Il fallait faire manger les gars. On avait une cantine qui tournait. Il fallait assurer le ravitaillement. Comme on gérait les cantines - le Comité d’entreprise-, les femmes qui faisaient le marché et les cuisiniers étaient en grève, mais ils faisaient le boulot pour faire manger les gars. Ils faisaient la bouffe normale…
RFI : Alors avec quel argent ?
Roger Silvain :
Eh bien si vous voulez, quand vous avez une tôle (une entreprise, ndlr) comme ça… On faisait 21 000 repas par jour, vous avez des fournisseurs qui ont une confiance qui dure depuis longtemps. Et puis, on avait des collectes qui rapportaient. Surtout, ce qui a été terrible, c’est que les syndicats soviétiques, au bout de trois jours de grève, nous ont fait un don considérable ! Je ne dirai pas de chiffres pour ne pas dire de conneries, mais c’était considérable.

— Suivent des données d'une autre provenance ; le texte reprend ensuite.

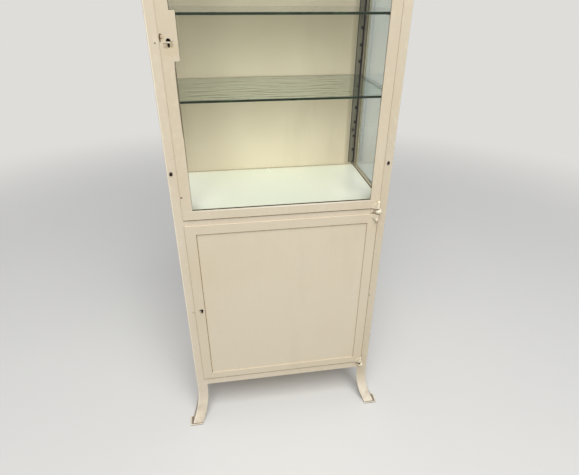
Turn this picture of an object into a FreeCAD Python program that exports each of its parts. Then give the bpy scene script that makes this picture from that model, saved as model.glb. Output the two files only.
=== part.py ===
import FreeCAD, Part
import math
import os

# A free-standing hospital cabinet of welded steel angle: a tall glazed case above a closed
# cupboard, on four legs that curve outwards. X runs across the front, Y from front to back
# and Z up from the floor. The origin is on the floor, under the middle of the cabinet.
# All lengths are in millimetres.

Vector = FreeCAD.Vector

# Overall size, over the outer faces of the posts
WIDTH = 600.0
DEPTH = 326.0
HEIGHT = 1684.0

# Rolled angle of the posts and rails
FLANGE = 34.0
STEEL = 3.0
OUTER_RADIUS = 3.5
INNER_RADIUS = 1.5
SHEET = 1.2
ROOF_SHEET = 1.5

# Legs: the end of each post, curved outwards in one arc down to its foot pad
FLARE_TOP = 118.0
FLARE_SIDE = 26.0
FLARE_FRONT = 44.0
PAD_THICK = 4.0
PAD_WIDTH = 45.0
PAD_DEPTH = 39.0
PAD_OVERHANG_SIDE = 10.0
PAD_OVERHANG_FRONT = 4.0
PAD_CORNER = 3.0
ROOF_INSET = 1.0

# Heights of the rails, doors and floors
BOTTOM_RAIL_Z = 144.0
MIDDLE_RAIL_Z = 754.0
LOWER_DOOR_Z = (173.0, 762.0)
UPPER_DOOR_Z = (780.0, 1658.0)

# Doors: a flat face that laps the frame, and a return that stands inside the opening
DOOR_LAP = 8.0
DOOR_GAP = 0.5
DOOR_FACE = 3.0
FACE_ROUND = 0.9
FACE_RELIEF = 1.8
RETURN_INSET = 10.0
RETURN_THICK = 3.0
RETURN_DEPTH = 10.0
UPPER_STILE = 27.5
UPPER_RAIL = 27.5
LOWER_STILE = 29.5
LOWER_RAIL_TOP = 28.0
LOWER_RAIL_BOTTOM = 26.0
PANEL_SHEET = 1.5

# Glass
PANE = 3.0
OPAL = 5.0
SHELF_GLASS = 6.0
FIT = 0.2
BEAD = 7.0
BEAD_DEPTH = 6.0
SIDE_BEAD = 12.0
SIDE_BEAD_THICK = 2.0
SIDE_PANE_LAP = 12.0

# Shelf supports: perforated strips in the corners, and round rods between them
HOLE_PITCH = 46.9
FIRST_HOLE_Z = 939.3
HOLE_COUNT = 15
HOLE_RADIUS = 2.3
STRIP_WIDTH = 18.0
STRIP_THICK = 2.0
STRIP_Z = (800.5, 1640.0)
FRONT_STRIP_INSET = 8.0
REAR_STRIP_INSETS = {-1: 9.0, 1: 12.5}
STRIP_RETURN = 10.0
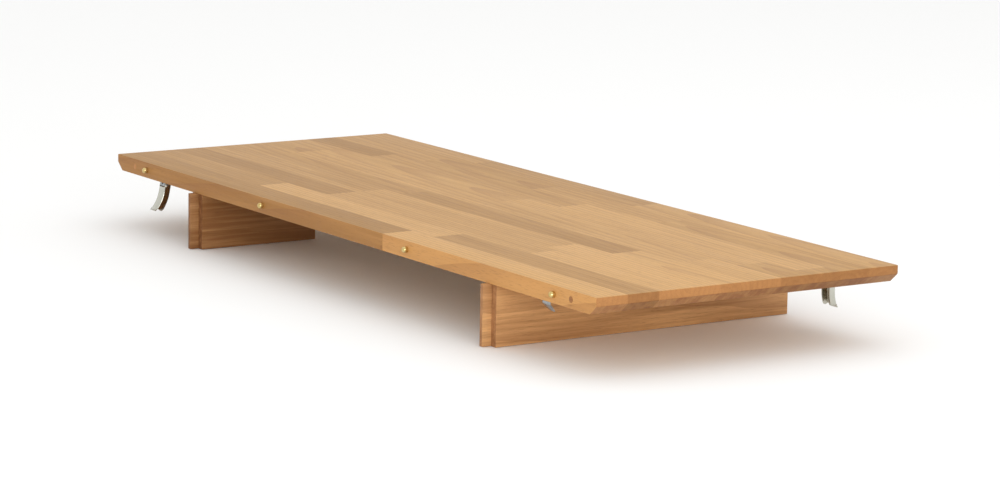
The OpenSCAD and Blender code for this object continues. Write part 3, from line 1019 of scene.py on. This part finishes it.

Il y avait des spectacles qui étaient organisés… Ferrat… Tous nos chanteurs très près de la classe ouvrière venaient, il y avait du spectacle. Mais après, dans la journée, ils s’occupaient, ils jouaient à la belotte ou aux échecs… Vous voyez, c’est tout. C’est la vie normale.
RFI : Vous, quels souvenirs gardez-vous de Mai-68 ? Depuis le début de cet entretien, vous souriez beaucoup. J’ai l’impression que c’est un souvenir heureux, qui vous rend fier ?
Roger Silvain :
Je suis heureux. Je commence à avoir un âge avancé, 87 ans au mois de juillet et on est au mois d’avril, je voudrais bien en voir un autre pareil avant de mourir.
RFI : Un autre mouvement de la sorte ?
Roger Silvain :
Le même, oui. D’ailleurs, celui qui est en train de naître là, je ne sais pas ce qu’il va donner.
RFI : Le mouvement des cheminots et des autres secteurs ?
Roger Silvain :
Tout ce qui est en train de grandir autour des hôpitaux et tout ça, là… Si ça s’élargit encore un peu, on va voir. Aujourd’hui je ne vais pas vous dire : « ça y est, dans trois jours c’est le grand bazar ». Je n’en sais rien. Mais le grand bazar au sens noble du terme, oui, je voudrais le voir.